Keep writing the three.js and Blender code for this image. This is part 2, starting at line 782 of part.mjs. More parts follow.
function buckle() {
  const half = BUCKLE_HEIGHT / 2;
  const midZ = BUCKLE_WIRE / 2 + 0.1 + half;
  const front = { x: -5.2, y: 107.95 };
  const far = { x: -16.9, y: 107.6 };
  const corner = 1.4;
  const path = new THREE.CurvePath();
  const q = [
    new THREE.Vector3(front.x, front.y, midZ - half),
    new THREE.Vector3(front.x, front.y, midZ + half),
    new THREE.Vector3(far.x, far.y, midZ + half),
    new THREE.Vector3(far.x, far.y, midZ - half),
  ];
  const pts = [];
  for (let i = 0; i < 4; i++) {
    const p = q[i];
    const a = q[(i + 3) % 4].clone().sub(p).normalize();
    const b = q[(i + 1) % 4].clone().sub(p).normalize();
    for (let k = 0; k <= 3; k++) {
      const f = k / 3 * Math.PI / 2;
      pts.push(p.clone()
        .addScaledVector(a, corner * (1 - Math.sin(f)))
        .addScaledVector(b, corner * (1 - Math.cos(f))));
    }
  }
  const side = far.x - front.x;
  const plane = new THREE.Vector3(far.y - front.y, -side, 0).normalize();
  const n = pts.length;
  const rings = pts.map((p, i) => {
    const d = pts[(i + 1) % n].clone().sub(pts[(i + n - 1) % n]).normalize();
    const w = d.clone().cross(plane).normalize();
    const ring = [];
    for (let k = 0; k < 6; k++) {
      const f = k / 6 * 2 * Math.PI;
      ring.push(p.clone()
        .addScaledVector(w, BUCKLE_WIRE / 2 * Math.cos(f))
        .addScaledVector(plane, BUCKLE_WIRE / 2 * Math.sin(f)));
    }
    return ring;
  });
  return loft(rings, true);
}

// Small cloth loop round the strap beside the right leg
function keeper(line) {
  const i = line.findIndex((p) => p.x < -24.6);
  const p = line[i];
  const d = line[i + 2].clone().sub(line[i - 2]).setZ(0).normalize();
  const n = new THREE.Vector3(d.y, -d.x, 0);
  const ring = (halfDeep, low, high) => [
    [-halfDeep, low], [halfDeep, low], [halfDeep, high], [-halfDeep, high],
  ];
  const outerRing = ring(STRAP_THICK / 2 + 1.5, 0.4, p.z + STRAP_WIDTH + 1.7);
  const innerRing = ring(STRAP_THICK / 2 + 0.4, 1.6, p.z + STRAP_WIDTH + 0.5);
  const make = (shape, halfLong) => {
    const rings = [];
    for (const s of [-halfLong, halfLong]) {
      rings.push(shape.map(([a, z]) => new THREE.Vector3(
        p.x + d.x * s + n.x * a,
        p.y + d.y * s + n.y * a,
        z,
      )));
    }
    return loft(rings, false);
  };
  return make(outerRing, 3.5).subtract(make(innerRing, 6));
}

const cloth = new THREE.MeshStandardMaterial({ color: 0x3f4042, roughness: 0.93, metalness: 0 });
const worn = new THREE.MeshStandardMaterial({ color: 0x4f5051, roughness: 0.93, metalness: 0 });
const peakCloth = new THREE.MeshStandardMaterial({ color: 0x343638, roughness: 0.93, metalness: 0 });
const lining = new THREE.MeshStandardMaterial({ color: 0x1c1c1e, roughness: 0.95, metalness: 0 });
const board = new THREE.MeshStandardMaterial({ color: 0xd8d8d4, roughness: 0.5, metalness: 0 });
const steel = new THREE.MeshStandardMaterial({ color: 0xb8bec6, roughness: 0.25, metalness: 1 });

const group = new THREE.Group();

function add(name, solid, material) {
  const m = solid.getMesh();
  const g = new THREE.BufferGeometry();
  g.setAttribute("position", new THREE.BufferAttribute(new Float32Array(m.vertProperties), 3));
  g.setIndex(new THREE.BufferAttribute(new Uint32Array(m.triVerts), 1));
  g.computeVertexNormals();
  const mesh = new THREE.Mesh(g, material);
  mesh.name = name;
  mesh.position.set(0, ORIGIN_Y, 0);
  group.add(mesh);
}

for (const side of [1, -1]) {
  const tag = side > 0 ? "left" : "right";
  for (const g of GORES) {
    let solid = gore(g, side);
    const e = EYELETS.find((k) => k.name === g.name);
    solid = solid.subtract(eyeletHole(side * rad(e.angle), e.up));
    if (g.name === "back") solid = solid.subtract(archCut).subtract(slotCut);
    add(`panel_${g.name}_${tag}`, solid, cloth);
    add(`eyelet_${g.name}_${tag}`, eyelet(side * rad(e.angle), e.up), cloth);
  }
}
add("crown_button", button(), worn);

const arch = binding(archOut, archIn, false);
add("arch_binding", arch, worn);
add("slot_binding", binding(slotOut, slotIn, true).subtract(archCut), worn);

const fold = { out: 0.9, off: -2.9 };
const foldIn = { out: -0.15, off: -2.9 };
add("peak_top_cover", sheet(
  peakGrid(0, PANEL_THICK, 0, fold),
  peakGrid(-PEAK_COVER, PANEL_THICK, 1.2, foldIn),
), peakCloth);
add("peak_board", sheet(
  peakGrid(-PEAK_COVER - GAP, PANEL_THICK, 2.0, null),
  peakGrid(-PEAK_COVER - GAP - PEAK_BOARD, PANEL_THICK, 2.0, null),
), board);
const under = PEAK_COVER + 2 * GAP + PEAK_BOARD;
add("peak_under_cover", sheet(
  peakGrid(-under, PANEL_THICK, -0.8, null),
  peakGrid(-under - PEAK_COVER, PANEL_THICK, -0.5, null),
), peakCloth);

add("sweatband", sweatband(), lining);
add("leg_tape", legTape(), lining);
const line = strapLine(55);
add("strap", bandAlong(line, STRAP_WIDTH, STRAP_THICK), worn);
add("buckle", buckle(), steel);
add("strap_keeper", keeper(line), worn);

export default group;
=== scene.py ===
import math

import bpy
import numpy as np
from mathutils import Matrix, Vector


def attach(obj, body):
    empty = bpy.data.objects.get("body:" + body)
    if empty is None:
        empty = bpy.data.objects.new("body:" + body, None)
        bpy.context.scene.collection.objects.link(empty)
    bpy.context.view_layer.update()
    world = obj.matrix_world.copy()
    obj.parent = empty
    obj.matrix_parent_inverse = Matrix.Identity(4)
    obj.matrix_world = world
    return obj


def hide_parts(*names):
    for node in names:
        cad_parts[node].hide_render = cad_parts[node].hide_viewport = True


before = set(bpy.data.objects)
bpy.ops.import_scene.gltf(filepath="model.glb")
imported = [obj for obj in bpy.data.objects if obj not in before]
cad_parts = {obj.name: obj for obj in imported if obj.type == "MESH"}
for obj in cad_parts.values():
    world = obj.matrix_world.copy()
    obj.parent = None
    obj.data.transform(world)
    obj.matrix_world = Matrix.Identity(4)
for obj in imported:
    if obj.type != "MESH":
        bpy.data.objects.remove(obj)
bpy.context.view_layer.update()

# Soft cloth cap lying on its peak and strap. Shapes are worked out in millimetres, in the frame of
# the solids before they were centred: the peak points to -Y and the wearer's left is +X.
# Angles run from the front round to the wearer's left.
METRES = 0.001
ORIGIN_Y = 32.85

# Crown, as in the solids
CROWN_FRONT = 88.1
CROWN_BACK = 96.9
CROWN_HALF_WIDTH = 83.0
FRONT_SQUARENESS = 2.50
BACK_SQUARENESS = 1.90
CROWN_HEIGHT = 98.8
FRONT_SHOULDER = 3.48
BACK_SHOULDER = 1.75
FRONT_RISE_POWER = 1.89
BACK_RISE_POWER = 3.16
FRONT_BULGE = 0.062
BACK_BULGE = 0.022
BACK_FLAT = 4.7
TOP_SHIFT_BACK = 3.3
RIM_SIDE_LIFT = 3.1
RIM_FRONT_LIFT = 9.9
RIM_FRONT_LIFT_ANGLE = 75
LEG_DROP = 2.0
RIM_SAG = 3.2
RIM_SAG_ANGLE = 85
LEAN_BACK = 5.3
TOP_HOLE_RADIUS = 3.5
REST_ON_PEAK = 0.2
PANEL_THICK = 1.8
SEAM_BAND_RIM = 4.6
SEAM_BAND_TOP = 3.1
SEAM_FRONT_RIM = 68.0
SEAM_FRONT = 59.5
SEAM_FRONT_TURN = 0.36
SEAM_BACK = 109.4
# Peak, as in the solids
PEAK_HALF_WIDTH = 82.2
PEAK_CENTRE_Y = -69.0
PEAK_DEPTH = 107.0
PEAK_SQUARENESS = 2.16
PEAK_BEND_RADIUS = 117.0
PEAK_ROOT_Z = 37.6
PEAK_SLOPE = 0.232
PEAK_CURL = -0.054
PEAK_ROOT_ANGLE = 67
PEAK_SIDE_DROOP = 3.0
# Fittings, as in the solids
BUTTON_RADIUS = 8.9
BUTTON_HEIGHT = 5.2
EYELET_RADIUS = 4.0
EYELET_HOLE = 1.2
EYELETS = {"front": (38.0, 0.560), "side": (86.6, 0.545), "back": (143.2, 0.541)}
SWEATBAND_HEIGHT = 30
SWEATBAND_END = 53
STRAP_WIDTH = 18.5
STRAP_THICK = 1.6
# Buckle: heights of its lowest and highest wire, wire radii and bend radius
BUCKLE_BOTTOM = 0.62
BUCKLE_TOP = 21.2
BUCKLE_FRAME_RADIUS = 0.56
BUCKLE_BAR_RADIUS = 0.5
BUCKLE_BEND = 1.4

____

> **STATED GOAL**: Output, from the data above, the lines from the line with "const arch = binding(archOut, archIn, false);" to the line with "bpy.data.objects.remove(obj)" exactly as they stand, both ends included and nothing else.

> **EXPECTED ANSWER**:
const arch = binding(archOut, archIn, false);
add("arch_binding", arch, worn);
add("slot_binding", binding(slotOut, slotIn, true).subtract(archCut), worn);

const fold = { out: 0.9, off: -2.9 };
const foldIn = { out: -0.15, off: -2.9 };
add("peak_top_cover", sheet(
  peakGrid(0, PANEL_THICK, 0, fold),
  peakGrid(-PEAK_COVER, PANEL_THICK, 1.2, foldIn),
), peakCloth);
add("peak_board", sheet(
  peakGrid(-PEAK_COVER - GAP, PANEL_THICK, 2.0, null),
  peakGrid(-PEAK_COVER - GAP - PEAK_BOARD, PANEL_THICK, 2.0, null),
), board);
const under = PEAK_COVER + 2 * GAP + PEAK_BOARD;
add("peak_under_cover", sheet(
  peakGrid(-under, PANEL_THICK, -0.8, null),
  peakGrid(-under - PEAK_COVER, PANEL_THICK, -0.5, null),
), peakCloth);

add("sweatband", sweatband(), lining);
add("leg_tape", legTape(), lining);
const line = strapLine(55);
add("strap", bandAlong(line, STRAP_WIDTH, STRAP_THICK), worn);
add("buckle", buckle(), steel);
add("strap_keeper", keeper(line), worn);

export default group;
=== scene.py ===
import math

import bpy
import numpy as np
from mathutils import Matrix, Vector


def attach(obj, body):
    empty = bpy.data.objects.get("body:" + body)
    if empty is None:
        empty = bpy.data.objects.new("body:" + body, None)
        bpy.context.scene.collection.objects.link(empty)
    bpy.context.view_layer.update()
    world = obj.matrix_world.copy()
    obj.parent = empty
    obj.matrix_parent_inverse = Matrix.Identity(4)
    obj.matrix_world = world
    return obj


def hide_parts(*names):
    for node in names:
        cad_parts[node].hide_render = cad_parts[node].hide_viewport = True


before = set(bpy.data.objects)
bpy.ops.import_scene.gltf(filepath="model.glb")
imported = [obj for obj in bpy.data.objects if obj not in before]
cad_parts = {obj.name: obj for obj in imported if obj.type == "MESH"}
for obj in cad_parts.values():
    world = obj.matrix_world.copy()
    obj.parent = None
    obj.data.transform(world)
    obj.matrix_world = Matrix.Identity(4)
for obj in imported:
    if obj.type != "MESH":
        bpy.data.objects.remove(obj)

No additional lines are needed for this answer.